++++ EXTRACTED INFORMATION
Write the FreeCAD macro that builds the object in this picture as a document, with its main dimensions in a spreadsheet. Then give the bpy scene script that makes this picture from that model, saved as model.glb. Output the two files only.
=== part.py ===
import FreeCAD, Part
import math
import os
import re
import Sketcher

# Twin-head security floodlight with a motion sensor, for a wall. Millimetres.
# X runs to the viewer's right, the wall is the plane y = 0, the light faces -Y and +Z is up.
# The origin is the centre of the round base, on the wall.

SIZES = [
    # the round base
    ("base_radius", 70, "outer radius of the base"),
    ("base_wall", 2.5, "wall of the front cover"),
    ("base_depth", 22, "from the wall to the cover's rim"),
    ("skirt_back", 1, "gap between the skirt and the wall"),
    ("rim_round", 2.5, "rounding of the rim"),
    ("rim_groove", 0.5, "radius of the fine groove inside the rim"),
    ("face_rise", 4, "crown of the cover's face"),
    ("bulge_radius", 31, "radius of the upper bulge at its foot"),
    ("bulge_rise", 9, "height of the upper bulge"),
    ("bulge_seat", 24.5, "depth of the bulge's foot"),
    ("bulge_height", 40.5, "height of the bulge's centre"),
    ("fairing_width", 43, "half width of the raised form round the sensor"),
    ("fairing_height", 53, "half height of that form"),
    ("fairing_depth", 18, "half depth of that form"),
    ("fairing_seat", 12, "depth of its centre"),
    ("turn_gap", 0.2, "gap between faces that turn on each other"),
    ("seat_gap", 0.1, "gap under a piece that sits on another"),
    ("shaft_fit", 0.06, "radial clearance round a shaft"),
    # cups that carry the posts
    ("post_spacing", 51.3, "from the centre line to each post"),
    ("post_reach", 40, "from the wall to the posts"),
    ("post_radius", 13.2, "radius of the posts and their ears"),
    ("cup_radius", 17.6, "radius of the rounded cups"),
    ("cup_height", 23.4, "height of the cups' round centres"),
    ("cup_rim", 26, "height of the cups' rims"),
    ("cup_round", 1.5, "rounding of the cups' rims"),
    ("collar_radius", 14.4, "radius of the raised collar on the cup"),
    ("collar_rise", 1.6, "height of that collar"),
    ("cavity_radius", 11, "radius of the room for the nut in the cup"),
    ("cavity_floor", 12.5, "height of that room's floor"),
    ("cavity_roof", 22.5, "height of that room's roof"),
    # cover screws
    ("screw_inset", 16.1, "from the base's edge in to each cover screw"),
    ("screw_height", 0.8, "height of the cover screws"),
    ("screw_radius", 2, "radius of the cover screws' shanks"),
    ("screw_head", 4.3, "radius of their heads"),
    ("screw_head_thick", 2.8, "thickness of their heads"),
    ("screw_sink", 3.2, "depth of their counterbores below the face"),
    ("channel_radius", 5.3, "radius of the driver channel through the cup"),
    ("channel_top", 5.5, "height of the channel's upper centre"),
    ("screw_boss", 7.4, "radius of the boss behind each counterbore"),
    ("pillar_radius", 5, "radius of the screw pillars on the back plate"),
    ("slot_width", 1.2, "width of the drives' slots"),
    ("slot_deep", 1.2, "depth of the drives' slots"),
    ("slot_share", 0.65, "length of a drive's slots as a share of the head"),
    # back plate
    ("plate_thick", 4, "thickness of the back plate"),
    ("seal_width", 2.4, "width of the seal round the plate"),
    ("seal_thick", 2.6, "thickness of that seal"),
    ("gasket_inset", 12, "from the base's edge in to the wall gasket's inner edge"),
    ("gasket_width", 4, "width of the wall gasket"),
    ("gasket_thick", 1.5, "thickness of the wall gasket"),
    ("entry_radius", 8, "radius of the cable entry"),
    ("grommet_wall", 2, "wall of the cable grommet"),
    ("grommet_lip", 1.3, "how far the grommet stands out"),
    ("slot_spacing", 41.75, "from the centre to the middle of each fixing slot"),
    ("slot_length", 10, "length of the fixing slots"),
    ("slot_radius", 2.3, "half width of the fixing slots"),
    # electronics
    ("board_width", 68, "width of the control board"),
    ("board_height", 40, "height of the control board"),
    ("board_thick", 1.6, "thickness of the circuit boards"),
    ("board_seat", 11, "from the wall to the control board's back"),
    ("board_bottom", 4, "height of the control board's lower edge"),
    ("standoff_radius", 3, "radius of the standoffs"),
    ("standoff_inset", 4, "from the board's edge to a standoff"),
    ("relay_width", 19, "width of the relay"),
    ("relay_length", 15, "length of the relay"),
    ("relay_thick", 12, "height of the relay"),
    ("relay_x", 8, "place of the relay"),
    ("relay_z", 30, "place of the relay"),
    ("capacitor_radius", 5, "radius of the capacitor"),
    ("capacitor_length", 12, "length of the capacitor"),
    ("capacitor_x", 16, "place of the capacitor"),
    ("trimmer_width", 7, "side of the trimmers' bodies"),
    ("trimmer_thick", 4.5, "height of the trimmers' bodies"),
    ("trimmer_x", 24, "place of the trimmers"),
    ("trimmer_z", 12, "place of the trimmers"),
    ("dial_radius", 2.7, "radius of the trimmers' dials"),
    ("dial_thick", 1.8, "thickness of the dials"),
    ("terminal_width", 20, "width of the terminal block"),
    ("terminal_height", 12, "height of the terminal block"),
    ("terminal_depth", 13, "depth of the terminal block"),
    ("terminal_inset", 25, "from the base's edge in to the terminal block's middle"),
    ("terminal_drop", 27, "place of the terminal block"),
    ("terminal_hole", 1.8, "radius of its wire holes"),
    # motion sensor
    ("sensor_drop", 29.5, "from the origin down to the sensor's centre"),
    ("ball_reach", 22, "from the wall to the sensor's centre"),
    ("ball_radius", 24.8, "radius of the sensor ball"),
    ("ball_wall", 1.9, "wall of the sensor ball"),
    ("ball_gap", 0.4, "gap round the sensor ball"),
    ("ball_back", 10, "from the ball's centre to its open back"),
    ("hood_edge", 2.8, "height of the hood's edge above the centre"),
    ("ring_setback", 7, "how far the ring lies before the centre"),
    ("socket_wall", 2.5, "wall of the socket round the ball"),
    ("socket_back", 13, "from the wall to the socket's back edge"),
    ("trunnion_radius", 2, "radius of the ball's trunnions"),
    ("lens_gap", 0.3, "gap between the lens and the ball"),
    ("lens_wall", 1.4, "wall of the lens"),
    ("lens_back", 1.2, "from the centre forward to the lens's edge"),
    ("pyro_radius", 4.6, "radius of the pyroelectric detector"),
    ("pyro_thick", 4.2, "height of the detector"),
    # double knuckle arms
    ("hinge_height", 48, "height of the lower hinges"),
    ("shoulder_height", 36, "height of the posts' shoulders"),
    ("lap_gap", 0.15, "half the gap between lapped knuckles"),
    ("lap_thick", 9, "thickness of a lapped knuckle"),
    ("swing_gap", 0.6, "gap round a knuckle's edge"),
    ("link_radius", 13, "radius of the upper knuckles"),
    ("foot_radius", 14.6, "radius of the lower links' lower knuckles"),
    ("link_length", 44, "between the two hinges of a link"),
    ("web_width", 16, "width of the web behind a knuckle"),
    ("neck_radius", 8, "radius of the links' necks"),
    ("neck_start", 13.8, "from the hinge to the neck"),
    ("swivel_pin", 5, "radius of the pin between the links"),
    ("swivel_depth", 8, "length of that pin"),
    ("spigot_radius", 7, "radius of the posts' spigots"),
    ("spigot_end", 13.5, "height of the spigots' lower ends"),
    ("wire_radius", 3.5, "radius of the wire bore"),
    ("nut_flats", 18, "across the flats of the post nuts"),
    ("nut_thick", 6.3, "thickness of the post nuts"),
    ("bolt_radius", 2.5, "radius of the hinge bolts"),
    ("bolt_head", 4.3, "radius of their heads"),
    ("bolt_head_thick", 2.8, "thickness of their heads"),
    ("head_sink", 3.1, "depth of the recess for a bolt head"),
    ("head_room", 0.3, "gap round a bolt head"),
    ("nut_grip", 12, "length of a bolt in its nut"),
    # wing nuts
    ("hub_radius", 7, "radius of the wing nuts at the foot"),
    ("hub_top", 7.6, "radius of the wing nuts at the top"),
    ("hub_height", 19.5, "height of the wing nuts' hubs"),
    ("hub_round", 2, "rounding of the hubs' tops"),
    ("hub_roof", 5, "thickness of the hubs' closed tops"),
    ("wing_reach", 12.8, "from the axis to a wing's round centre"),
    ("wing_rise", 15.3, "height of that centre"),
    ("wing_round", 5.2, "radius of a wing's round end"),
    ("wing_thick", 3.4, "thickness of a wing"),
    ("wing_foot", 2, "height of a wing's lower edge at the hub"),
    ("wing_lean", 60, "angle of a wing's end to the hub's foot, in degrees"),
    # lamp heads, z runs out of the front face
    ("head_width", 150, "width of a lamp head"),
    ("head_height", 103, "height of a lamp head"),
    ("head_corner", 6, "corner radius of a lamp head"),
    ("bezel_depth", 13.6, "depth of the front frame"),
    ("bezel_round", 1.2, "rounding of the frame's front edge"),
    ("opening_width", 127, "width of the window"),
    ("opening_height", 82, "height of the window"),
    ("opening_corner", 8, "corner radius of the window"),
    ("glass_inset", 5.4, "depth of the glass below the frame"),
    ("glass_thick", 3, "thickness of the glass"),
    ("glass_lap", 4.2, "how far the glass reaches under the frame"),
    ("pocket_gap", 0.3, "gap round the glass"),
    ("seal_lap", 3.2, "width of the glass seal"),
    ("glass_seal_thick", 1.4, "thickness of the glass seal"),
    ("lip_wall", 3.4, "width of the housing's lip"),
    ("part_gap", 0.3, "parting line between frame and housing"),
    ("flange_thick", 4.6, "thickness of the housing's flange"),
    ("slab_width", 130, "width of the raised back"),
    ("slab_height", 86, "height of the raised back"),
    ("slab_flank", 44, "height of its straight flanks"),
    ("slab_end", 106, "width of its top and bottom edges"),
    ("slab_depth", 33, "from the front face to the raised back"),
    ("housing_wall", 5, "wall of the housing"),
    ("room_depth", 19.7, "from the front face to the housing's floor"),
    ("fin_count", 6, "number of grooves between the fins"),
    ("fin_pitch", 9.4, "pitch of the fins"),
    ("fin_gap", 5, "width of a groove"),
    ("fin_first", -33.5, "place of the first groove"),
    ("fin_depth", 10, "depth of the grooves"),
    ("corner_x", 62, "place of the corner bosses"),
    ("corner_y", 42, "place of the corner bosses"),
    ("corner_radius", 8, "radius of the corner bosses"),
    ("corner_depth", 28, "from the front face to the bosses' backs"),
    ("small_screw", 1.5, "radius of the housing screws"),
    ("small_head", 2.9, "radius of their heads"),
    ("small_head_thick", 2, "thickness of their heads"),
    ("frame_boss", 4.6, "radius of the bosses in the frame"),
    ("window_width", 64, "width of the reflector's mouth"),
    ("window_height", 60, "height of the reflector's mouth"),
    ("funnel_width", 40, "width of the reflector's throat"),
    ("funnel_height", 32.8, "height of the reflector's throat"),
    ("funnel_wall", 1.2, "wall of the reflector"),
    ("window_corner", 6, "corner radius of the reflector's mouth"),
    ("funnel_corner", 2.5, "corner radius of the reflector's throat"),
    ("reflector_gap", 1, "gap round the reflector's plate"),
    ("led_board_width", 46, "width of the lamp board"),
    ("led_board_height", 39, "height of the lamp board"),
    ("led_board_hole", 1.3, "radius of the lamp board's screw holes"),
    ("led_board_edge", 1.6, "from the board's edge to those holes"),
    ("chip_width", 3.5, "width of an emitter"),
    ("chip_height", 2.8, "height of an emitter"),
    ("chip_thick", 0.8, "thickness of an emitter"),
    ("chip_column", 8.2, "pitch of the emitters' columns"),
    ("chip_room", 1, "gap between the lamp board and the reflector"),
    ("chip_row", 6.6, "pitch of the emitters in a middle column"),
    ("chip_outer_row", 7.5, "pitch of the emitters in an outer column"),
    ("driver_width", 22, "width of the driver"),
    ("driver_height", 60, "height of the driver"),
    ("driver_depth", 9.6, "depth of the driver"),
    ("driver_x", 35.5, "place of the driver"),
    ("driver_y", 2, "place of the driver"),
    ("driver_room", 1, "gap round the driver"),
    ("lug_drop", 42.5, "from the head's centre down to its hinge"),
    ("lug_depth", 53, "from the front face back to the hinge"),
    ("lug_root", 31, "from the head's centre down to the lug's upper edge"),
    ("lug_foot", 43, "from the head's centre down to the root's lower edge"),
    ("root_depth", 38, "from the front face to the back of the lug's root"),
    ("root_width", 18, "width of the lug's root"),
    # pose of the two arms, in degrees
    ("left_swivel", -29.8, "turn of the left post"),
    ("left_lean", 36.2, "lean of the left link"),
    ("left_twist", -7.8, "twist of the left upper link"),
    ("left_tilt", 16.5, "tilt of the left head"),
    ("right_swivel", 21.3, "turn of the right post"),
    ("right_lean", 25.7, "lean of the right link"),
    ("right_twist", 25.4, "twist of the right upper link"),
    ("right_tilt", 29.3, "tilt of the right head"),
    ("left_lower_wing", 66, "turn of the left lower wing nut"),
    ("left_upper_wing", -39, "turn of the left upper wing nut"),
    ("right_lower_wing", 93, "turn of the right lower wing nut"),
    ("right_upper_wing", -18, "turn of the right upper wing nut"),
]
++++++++
++++ EXTRACTED INFORMATION
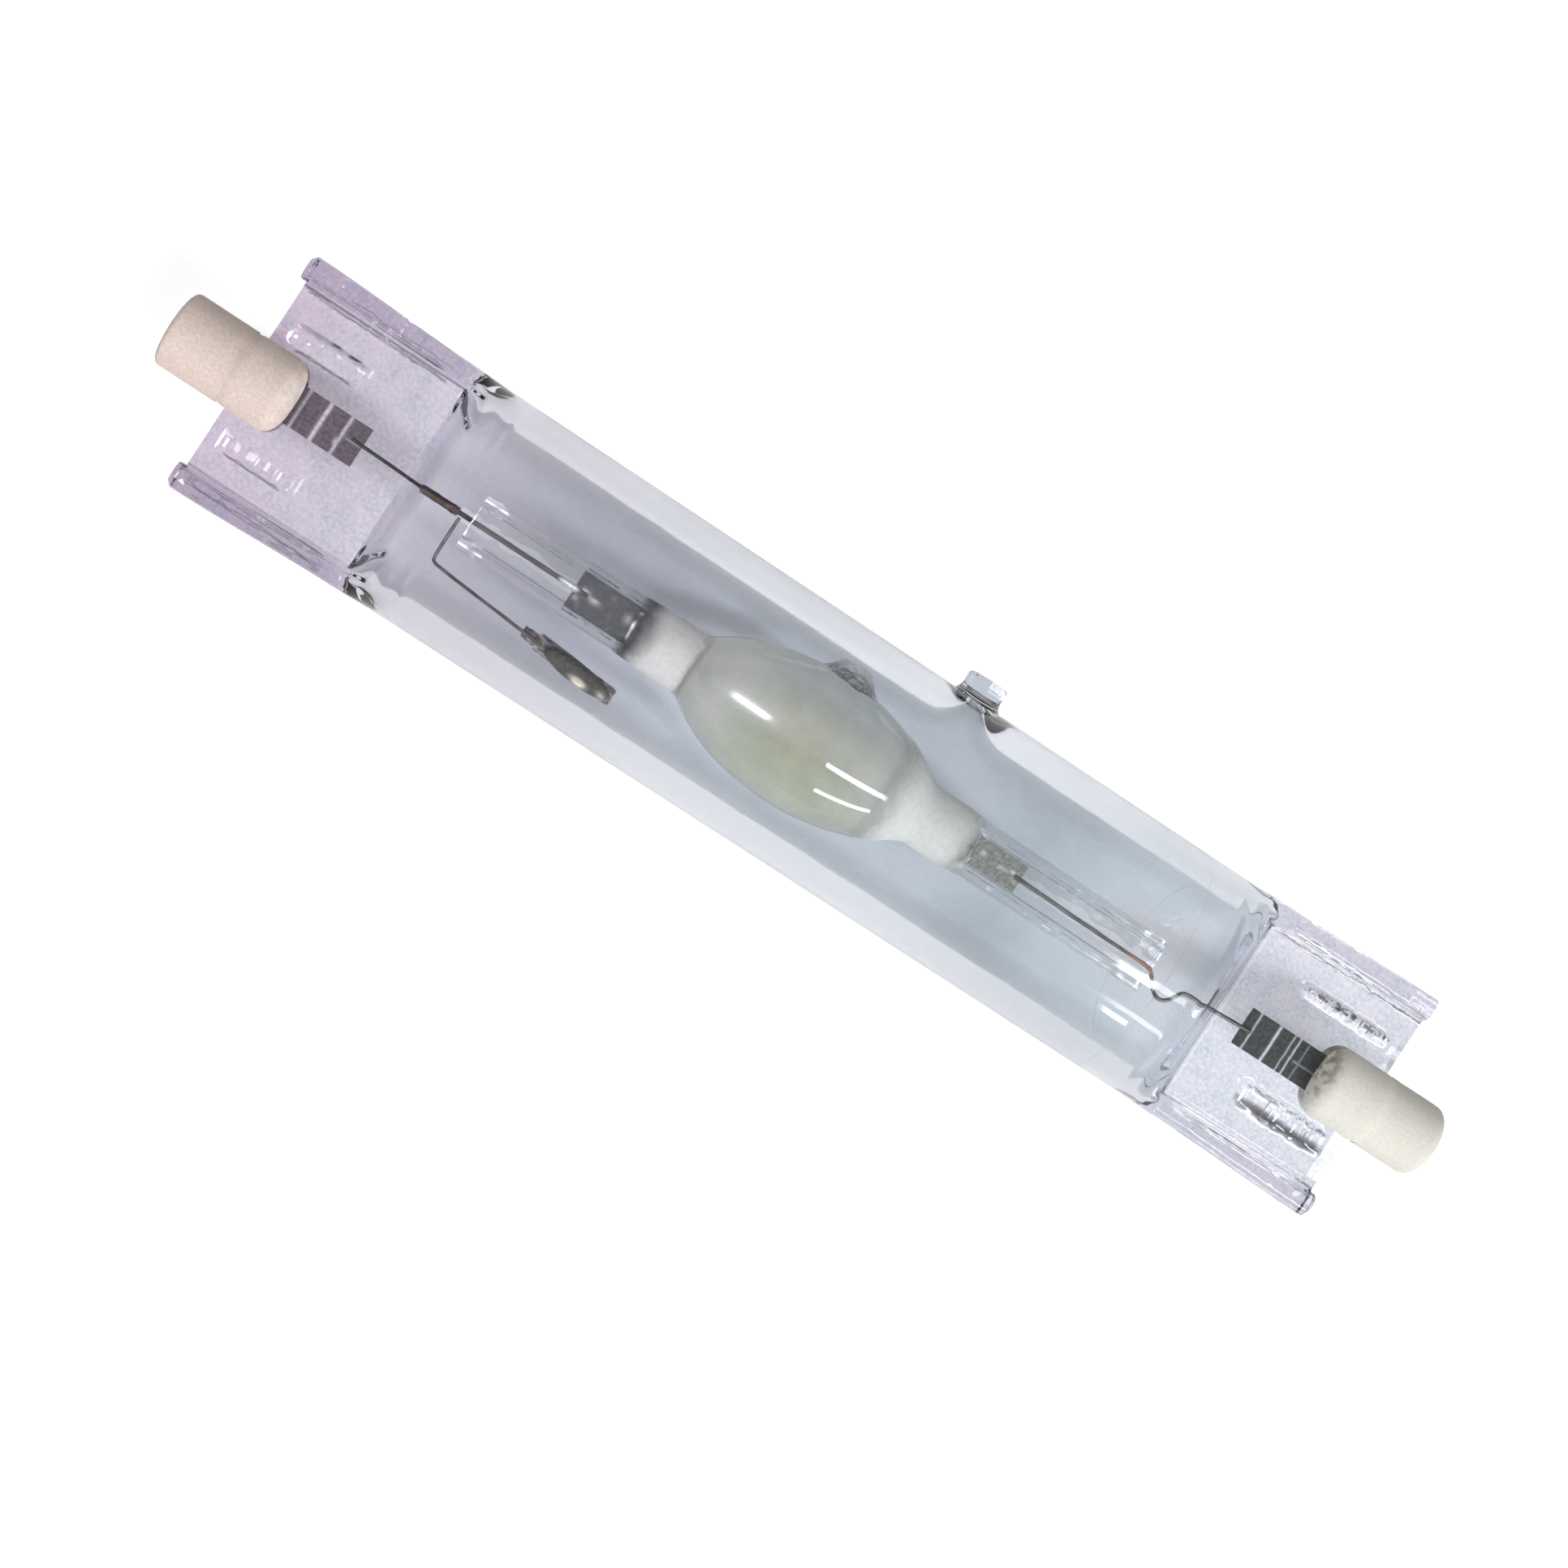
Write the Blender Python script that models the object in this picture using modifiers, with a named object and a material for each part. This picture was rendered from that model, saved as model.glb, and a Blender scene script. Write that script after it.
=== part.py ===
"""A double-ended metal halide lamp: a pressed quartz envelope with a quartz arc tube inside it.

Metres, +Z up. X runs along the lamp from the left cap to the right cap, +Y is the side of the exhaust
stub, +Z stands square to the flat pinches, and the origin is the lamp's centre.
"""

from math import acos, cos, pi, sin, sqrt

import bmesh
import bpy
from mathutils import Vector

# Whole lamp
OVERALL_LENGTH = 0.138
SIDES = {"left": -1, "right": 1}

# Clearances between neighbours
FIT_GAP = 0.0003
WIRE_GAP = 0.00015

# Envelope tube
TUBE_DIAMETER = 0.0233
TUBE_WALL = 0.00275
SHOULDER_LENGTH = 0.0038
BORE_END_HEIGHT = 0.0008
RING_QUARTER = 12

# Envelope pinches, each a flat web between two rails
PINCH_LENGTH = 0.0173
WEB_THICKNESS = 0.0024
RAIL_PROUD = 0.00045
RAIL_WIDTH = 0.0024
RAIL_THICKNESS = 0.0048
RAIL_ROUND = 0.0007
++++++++
++++ EXTRACTED INFORMATION
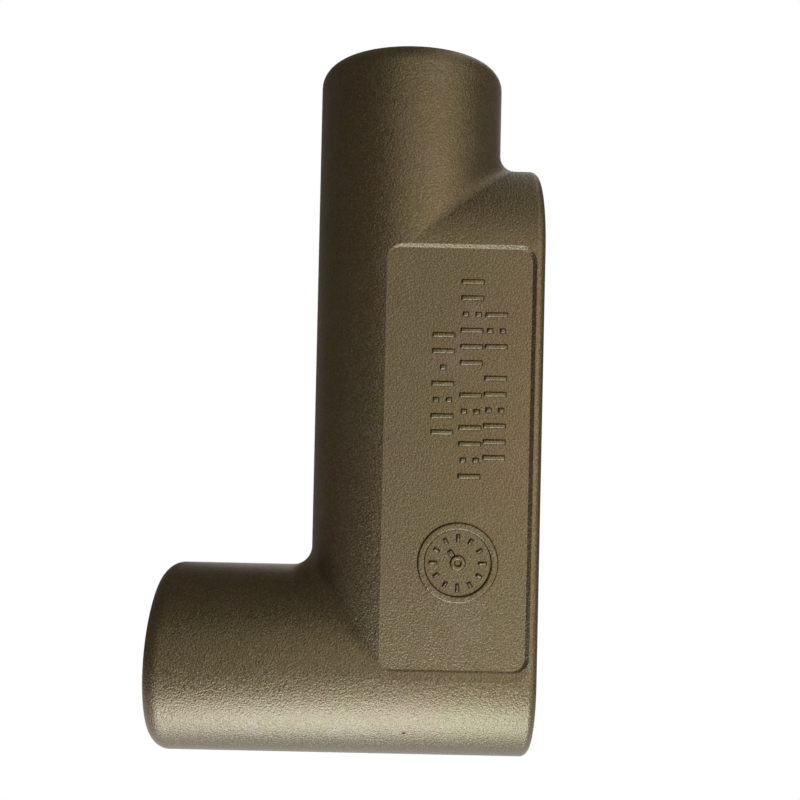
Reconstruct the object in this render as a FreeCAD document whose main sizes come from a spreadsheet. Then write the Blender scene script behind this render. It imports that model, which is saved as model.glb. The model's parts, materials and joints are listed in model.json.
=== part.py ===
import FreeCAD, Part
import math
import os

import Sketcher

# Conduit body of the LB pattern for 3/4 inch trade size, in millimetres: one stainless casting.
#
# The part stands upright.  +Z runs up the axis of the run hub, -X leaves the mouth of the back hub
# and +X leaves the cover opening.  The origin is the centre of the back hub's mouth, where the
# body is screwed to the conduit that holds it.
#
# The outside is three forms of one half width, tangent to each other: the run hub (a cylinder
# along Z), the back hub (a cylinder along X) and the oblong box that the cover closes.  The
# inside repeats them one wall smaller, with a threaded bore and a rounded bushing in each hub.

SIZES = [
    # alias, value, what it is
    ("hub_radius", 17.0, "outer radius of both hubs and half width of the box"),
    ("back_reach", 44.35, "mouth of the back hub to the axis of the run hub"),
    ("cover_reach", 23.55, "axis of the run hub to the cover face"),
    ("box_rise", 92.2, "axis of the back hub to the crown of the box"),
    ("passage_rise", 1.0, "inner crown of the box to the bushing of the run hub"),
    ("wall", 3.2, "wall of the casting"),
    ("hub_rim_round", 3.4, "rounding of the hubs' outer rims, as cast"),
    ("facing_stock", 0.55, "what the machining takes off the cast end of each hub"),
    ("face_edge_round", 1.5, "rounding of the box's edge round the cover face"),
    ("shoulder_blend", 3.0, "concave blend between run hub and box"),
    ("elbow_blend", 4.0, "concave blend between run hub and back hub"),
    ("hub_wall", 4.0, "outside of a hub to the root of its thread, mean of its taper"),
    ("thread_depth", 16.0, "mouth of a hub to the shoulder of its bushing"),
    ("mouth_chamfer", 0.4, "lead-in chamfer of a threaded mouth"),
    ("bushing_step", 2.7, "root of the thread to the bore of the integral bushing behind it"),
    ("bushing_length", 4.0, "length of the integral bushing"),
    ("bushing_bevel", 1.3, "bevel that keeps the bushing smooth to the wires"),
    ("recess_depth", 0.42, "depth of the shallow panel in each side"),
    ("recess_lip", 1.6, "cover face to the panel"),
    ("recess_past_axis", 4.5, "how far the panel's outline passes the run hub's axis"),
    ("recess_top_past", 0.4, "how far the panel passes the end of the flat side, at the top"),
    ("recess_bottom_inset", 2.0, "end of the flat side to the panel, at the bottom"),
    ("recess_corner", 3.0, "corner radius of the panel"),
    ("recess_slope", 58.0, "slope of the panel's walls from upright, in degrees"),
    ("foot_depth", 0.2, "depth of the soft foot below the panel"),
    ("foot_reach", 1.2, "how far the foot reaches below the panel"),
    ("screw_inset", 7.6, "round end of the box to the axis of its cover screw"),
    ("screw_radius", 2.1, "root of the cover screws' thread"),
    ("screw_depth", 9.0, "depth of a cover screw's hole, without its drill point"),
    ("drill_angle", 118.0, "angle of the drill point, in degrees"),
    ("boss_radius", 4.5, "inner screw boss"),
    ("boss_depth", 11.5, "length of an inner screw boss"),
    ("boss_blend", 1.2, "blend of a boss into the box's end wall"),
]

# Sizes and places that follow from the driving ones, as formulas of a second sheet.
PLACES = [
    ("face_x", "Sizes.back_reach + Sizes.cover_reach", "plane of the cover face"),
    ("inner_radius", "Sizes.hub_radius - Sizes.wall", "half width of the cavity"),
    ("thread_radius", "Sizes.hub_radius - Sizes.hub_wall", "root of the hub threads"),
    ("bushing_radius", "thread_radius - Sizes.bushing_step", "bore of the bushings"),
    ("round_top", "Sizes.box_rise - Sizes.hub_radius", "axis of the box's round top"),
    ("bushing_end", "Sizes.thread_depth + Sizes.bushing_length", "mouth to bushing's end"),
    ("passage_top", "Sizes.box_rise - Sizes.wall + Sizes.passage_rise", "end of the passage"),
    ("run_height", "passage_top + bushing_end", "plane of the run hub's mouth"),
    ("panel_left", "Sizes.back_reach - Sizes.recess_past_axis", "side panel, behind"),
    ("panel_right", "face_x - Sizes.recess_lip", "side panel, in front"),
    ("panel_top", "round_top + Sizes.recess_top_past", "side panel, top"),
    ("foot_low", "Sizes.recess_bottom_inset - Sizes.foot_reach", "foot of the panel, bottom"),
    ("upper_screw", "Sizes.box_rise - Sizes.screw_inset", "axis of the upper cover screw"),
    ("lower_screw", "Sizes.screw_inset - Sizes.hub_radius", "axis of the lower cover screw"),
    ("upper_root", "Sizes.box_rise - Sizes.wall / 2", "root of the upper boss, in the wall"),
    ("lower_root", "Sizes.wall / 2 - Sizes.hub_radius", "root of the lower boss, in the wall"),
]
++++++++
DO THIS: Pull out each line of the records holding the string "Then".

RESPONSE TO THIS TASK:
Write the FreeCAD macro that builds the object in this picture as a document, with its main dimensions in a spreadsheet. Then give the bpy scene script that makes this picture from that model, saved as model.glb. Output the two files only.
Reconstruct the object in this render as a FreeCAD document whose main sizes come from a spreadsheet. Then write the Blender scene script behind this render. It imports that model, which is saved as model.glb. The model's parts, materials and joints are listed in model.json.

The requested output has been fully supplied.